Boxer will begin the markup as planned Tuesday, but will extend the deadline for amendments until “the close of business” that day, allowing Republicans who have boycotted the process to participate past the original deadline.

In addition, Boxer said she’ll pause the markup process tomorrow afternoon and invite an EPA official to come before the committee and answer any and all remaining questions about the cap-and-trade bill Republicans may have.

Boxer characterized the moves as magnanimous, aimed at offering a hand of friendship to Republicans who say they need more time to process the bill. She said the plan was agreed upon among all the Democrats sit on the environmental panel she chairs.

But one of those Democrats who joined her at the podium this evening seemed less interested in mending fences with upset Republicans.

“I’m a little less gracious than Barbara Boxer — I believe you have to tell it like it is,” Sen.

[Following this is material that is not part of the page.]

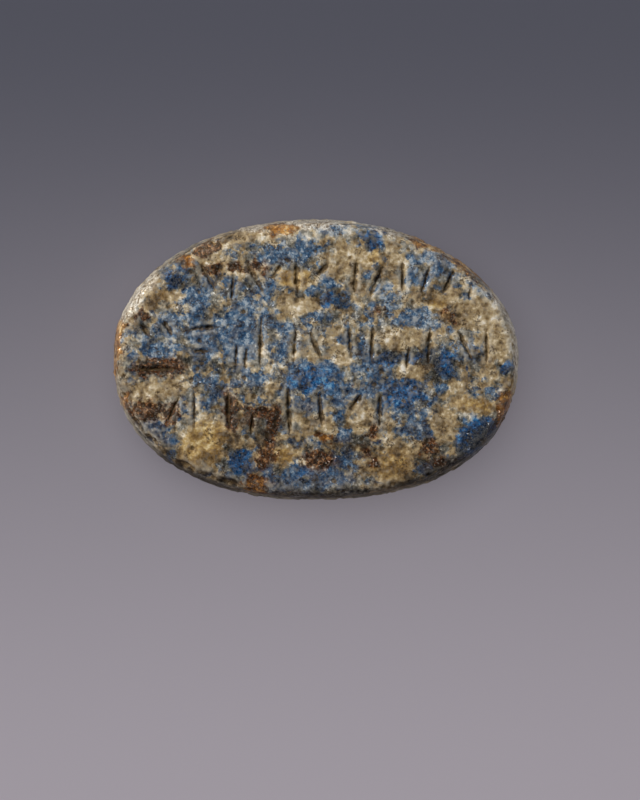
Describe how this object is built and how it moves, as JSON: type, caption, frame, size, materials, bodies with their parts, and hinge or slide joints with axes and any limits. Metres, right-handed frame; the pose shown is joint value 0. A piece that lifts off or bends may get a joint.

Frank Lautenberg (D-NJ) said of the boycotters. “It’s almost like they’re school children over there.”

Lautenberg said that Republicans were afraid to hold a vote on the bill, which he said would feature them voting against the environmental reforms like carbon emission capping Lautenberg claimed most Americans favor.

“Stop the nonsense, Dr. No’s,” he said. “This is not going to help our world.”

Inhofe’s office did not respond to a request for comment, and Republicans on the committee have not said if their plans for tomorrow have changed in light of Boxer’s new concessions.